Lane alleged that FCM failed to pay him a bonus and terminated him after he complained about it. Lane sued FCM for wrongful termination and violations of the California Labor Code, including failure to pay wages and overtime and to provide rest and meal periods, among other things. FCM asked the trial court to compel arbitration based on the arbitration agreement. The trial court denied the motion, finding that the California Labor Code precluded arbitration of Lane’s claims and that the arbitration agreement was unconscionable. FCM appealed.
California Section 229
Under California Labor Code Section 229, claims listed under Sections 200 to 244 of the Labor Code can be maintained in court, despite an agreement to arbitrate, unless preempted by the Federal Arbitration Act (“FAA”). Section 229 provides that “[a]ctions to enforce the provisions of this article for the collection of due and unpaid wages claimed by an individual may be maintained without regard to the existence of any private agreement to arbitrate,” except as to an agreement to arbitrate in a collective bargaining agreement. Further, Section 229 does not apply to all statutory wage and hour claims.
FCM argued the trial court erred in finding Section 229 applied to all of Lane’s claims, and the appellate court agreed. The Court found only one of Lane’s claims - for unpaid wages - was subject to Section 229, and, in the absence of FAA preemption, could be maintained in court.

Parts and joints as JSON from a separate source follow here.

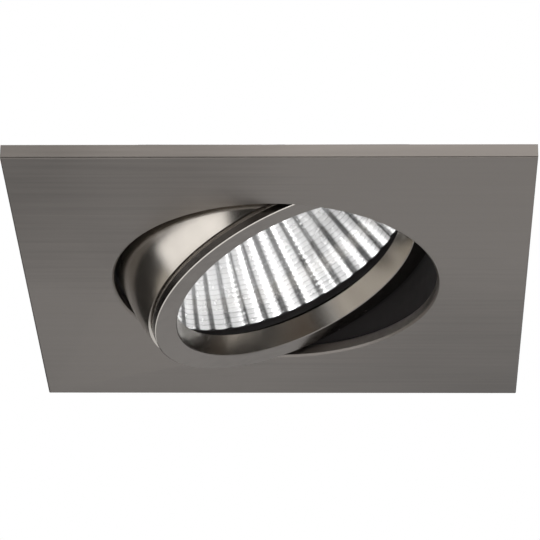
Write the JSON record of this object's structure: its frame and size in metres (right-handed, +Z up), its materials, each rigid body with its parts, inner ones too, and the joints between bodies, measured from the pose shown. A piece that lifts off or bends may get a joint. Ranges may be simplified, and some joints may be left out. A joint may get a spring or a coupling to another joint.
{
  "type": "soffit downlight",
  "caption": "Square recessed soffit downlight in satin nickel: a flat trim plate, a tilting round ring with a reflector lamp, sprung ceiling clips and a bayonet lampholder",
  "frame": {"origin": "centre of the trim plate's back face, which lies against the ceiling", "axes": "+Z goes up into the ceiling, and light leaves towards -Z. The ring tilts about Y, and the ceiling clips sit at -X and +X. The ring is stored tilted, its -X side out of the plate."},
  "size_m": [0.1152, 0.082, 0.0793],
  "materials": {
    "nickel_plate": "satin nickel plating on a die-cast plate",
    "nickel_ring": "satin nickel plating, brighter on the ball side and in the mouth",
    "drum_metal": "bare pressed aluminium",
    "plated_steel": "bright zinc plating",
    "clip_steel": "zinc-plated sprung strip",
    "spring_wire": "drawn spring steel wire",
    "clip_sleeve": "soft translucent sleeve",
    "fibre_washer": "vulcanised fibre",
    "earth_brass": "pressed brass tag",
    "contact_brass": "sprung brass",
    "reflector_glass": "pressed glass with a metal coating inside",
    "clear_glass": "clear glass",
    "quartz": "frosted quartz",
    "lamp_ceramic": "unglazed pressed ceramic",
    "holder_ceramic": "unglazed steatite",
    "pin_nickel": "nickel-plated pin"
  },
  "bodies": {
    "bezel": {"trim_plate": "nickel_plate", "mounting_drum": "drum_metal", "pivot_rivets": "plated_steel", "friction_washers": "fibre_washer", "earth_tag": "earth_brass", "earth_rivet": "plated_steel", "bracket_screws": "plated_steel", "clip_bracket_right": "plated_steel", "clip_bracket_left": "plated_steel", "clip_pin_right": "plated_steel", "clip_pin_left": "plated_steel", "clip_spring_right": "spring_wire", "clip_spring_left": "spring_wire"},
    "clip_right": {"clip_arm_right": "clip_steel", "clip_pad_right": "clip_sleeve"},
    "clip_left": {"clip_arm_left": "clip_steel", "clip_pad_left": "clip_sleeve"},
    "tilt": {"tilt_ring": "nickel_ring", "lamp_reflector": "reflector_glass", "lamp_front_glass": "clear_glass", "lamp_capsule": "quartz", "lamp_base": "lamp_ceramic", "lamp_pins": "pin_nickel", "lamp_clamp_wire": "spring_wire"},
    "holder": {"holder_body": "holder_ceramic", "holder_contacts": "contact_brass", "holder_cap": "holder_ceramic", "holder_screws": "plated_steel"}
  },
  "joints": [
    {"name": "ring_tilt", "type": "hinge", "parent": "bezel", "child": "tilt", "pos_m": [0, 0, 0.006], "axis": [0, -1, 0], "range_deg": [-54.5, 5.5]},
    {"name": "clip_right_swing", "type": "hinge", "parent": "bezel", "child": "clip_right", "pos_m": [0.0321, 0, 0.0068], "axis": [0, -1, 0], "range_deg": [0, 98], "stiffness_Nm_per_rad": 0.05, "springref_deg": -51.57, "deforming": ["clip_spring_right"]},
    {"name": "clip_left_swing", "type": "hinge", "parent": "bezel", "child": "clip_left", "pos_m": [-0.0321, 0, 0.0068], "axis": [0, 1, 0], "range_deg": [0, 98], "stiffness_Nm_per_rad": 0.05, "springref_deg": -51.57, "deforming": ["clip_spring_left"]},
    {"name": "holder_twist", "type": "hinge", "parent": "tilt", "child": "holder", "pos_m": [0, 0, 0.006], "axis": [-0.4147, 0, 0.91], "range_deg": [0, 18]}
  ]
}
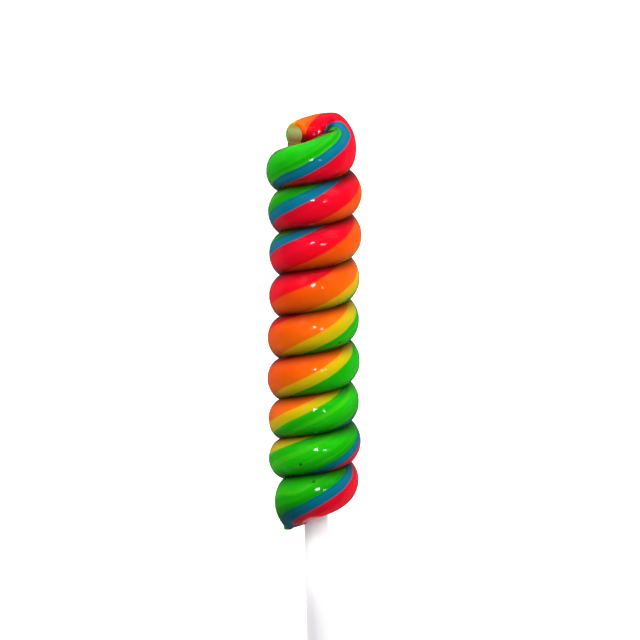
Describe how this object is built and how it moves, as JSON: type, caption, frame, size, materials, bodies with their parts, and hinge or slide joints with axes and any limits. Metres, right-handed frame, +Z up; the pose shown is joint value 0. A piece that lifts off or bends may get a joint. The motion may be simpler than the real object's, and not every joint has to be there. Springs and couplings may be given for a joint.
{
  "type": "swirl lollipop",
  "caption": "Twisted candy lollipop: a striped rope of boiled sugar wound in a tight coil round the upper half of a plain white stick.",
  "frame": {"origin": "middle of the whole lollipop's footprint, on the surface that it lies on", "axes": "+Y along the stick to the candy's top end, -Y to the stick's bare end, +Z up out of the shown side, +X to the right of the shown side"},
  "size_m": [0.0184, 0.159, 0.017],
  "materials": {
    "candy": "glossy boiled sugar in green, blue, red, orange and yellow stripes",
    "stick": "smooth satin white"
  },
  "bodies": {
    "root": {"candy": "candy", "stick": "stick"}
  },
  "joints": []
}
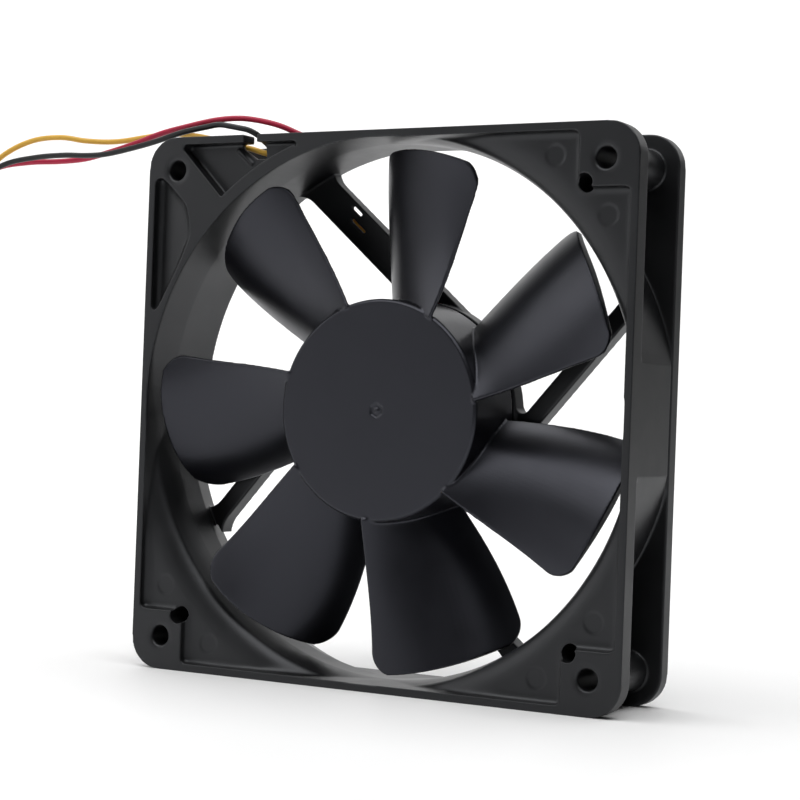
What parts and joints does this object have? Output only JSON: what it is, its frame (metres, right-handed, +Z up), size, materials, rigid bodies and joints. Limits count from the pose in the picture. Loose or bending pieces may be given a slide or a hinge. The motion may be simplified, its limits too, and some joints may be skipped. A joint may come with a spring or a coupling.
{
  "type": "case fan",
  "caption": "Square axial cooling fan with a bladed impeller on ball bearings, tangential struts, a bell-mouth inlet, corner screw holes and three leads.",
  "frame": {"origin": "centre of the frame's bottom edge, on the surface it stands on, halfway between intake and exhaust faces", "axes": "+Y along the fan axis from the intake face to the exhaust face, +Z up, +X to the right seen from the intake side"},
  "size_m": [0.2083, 0.0393, 0.126],
  "materials": {
    "frame_plastic": "satin moulded black thermoplastic",
    "impeller_plastic": "satin moulded black thermoplastic",
    "steel": "ground",
    "ferrite": "bonded ferrite",
    "brass": "turned",
    "lamination": "stacked silicon steel",
    "insulator": "moulded nylon",
    "copper": "enamelled copper wire",
    "board": "solder mask",
    "chip": "moulded epoxy",
    "ceramic_chip": "fired ceramic",
    "tin": "tin plate",
    "red_insulation": "PVC insulation",
    "black_insulation": "PVC insulation",
    "yellow_insulation": "PVC insulation",
    "nylon": "moulded nylon",
    "label": "plain film label"
  },
  "bodies": {
    "housing": {"fan_frame": "frame_plastic", "bearing_tube": "brass", "stator_core": "lamination", "front_insulator": "insulator", "rear_insulator": "insulator", "circuit_board": "board", "hall_sensor": "chip", "driver_chip": "chip", "capacitor": "ceramic_chip", "protection_diode": "chip", "sense_resistor": "chip", "rear_label": "label", "connector_housing": "nylon", "front_bearing_outer_race": "steel", "rear_bearing_outer_race": "steel", "winding_1": "copper", "winding_2": "copper", "winding_3": "copper", "winding_4": "copper", "winding_pin_1": "tin", "winding_pin_2": "tin", "winding_pin_3": "tin", "red_wire_in_strut": "red_insulation", "red_lead": "red_insulation", "red_crimp_terminal": "tin", "black_wire_in_strut": "black_insulation", "black_lead": "black_insulation", "black_crimp_terminal": "tin", "yellow_wire_in_strut": "yellow_insulation", "yellow_lead": "yellow_insulation", "yellow_crimp_terminal": "tin"},
    "rotor": {"impeller": "impeller_plastic", "rotor_yoke": "steel", "magnet_ring": "ferrite", "shaft_bushing": "brass", "shaft": "steel", "preload_spring": "steel", "thrust_washer": "steel", "retaining_clip": "steel", "front_bearing_inner_race": "steel", "rear_bearing_inner_race": "steel"},
    "front_ball_train": {"front_bearing_cage": "brass", "front_bearing_ball_1": "steel", "front_bearing_ball_2": "steel", "front_bearing_ball_3": "steel", "front_bearing_ball_4": "steel", "front_bearing_ball_5": "steel", "front_bearing_ball_6": "steel"},
    "rear_ball_train": {"rear_bearing_cage": "brass", "rear_bearing_ball_1": "steel", "rear_bearing_ball_2": "steel", "rear_bearing_ball_3": "steel", "rear_bearing_ball_4": "steel", "rear_bearing_ball_5": "steel", "rear_bearing_ball_6": "steel"}
  },
  "joints": [
    {"name": "impeller_spin", "type": "hinge", "parent": "housing", "child": "rotor", "pos_m": [0, 0, 0.06], "axis": [0, 1, 0], "continuous": true},
    {"name": "front_bearing_cage_spin", "type": "hinge", "parent": "housing", "child": "front_ball_train", "pos_m": [0, -0.0014, 0.06], "axis": [0, 1, 0], "continuous": true},
    {"name": "rear_bearing_cage_spin", "type": "hinge", "parent": "housing", "child": "rear_ball_train", "pos_m": [0, 0.0066, 0.06], "axis": [0, 1, 0], "continuous": true}
  ],
  "couplings": [
    {"joint": "front_bearing_cage_spin", "follows": "impeller_spin", "ratio": 0.356},
    {"joint": "rear_bearing_cage_spin", "follows": "impeller_spin", "ratio": 0.356}
  ]
}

FCM next argued the FAA preempted Lane’s unpaid wage claim. The Court disagreed. It found FCM failed to demonstrate the agreement involved interstate commerce, a prerequisite for FAA coverage. The Court stated, “FCM’s bare assertion that ‘Mr. Lane was a security analyst at a firm which manages capital investments’ [was] insufficient to support a finding that Lane’s employment involved interstate commerce.” Accordingly, the Court ruled Lane’s claim for unpaid wages may proceed in court.
In deciding whether to enforce an arbitration agreement, California courts examine whether its terms are both procedurally and substantively unconscionable. A sliding scale is used to assess procedural unconscionability in relation to substantive unconscionability: the more substantively oppressive a contract term, the less evidence of procedural unconscionability is required to conclude that the term is unenforceable, and vice versa.

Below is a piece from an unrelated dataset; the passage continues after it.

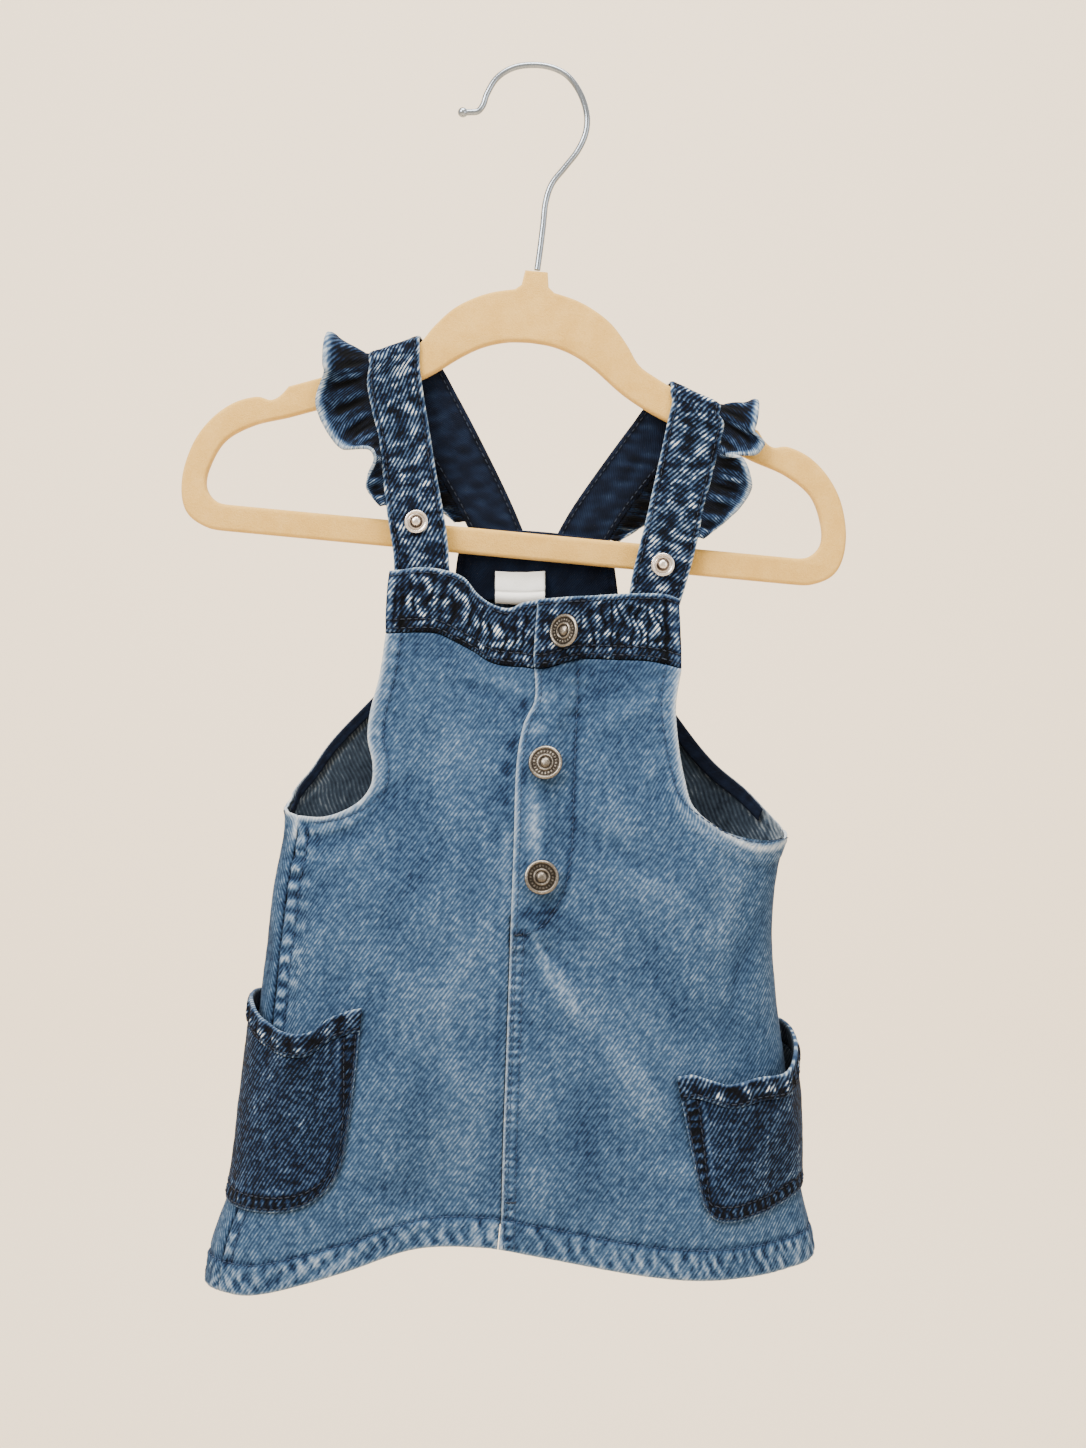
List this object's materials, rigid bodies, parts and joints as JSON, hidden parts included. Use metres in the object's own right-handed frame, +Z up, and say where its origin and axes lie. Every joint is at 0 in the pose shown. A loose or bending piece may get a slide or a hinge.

A procedural unconscionability inquiry requires a court to examine two factors: oppression and surprise. “Oppression arises from an inequality of bargaining power that results in no real negotiation and an absence of meaningful choice,” while “[s]urprise involves the extent to which the supposedly agreed-upon terms are hidden in a prolix printed form drafted by the party seeking to enforce them.”
Substantive unconscionability occurs when an arbitration agreement is “one-sided” in favor of the employer without sufficient justification.
Lane argued the agreement was procedurally unconscionable because FCM failed to attach a copy of the American Arbitration Association (“AAA”) rules to the agreement. The Court rejected Lane’s contention, explaining that such a failure could render the agreement procedurally unconscionable if it resulted in surprise to the other party. Here, however, as the AAA rules were readily available on the Internet, the Court observed that Lane, a “formerly well-paid professional analyst,” did not lack the “means or capacity” to locate and retrieve a copy of the AAA rules. Accordingly, the Court declined to find the failure to attach a copy of the AAA rules rendered the agreement procedurally unconscionable.
Lane next argued the agreement was substantively unconscionable because it incorporated the AAA rules by reference and did not specifically provide for discovery. The Court rejected Lane’s arguments. Declining to find the act of incorporation alone as substantively unconscionable, the Court stated, “Like any other contract, an arbitration agreement may incorporate other documents by reference.” It also disagreed that the agreement was rendered substantively unconscionable because it did not expressly provide for discovery. The Court noted the AAA rules gave the arbitrator authority to order necessary discovery. Accordingly, the Court concluded the agreement was not unconscionable.
This case is a positive development for California employers, confirming that provisions often included in an arbitration agreement do not necessarily render it unconscionable. However, employers cannot assume the FAA will be applied, absent evidence that the agreement at issue involves interstate commerce.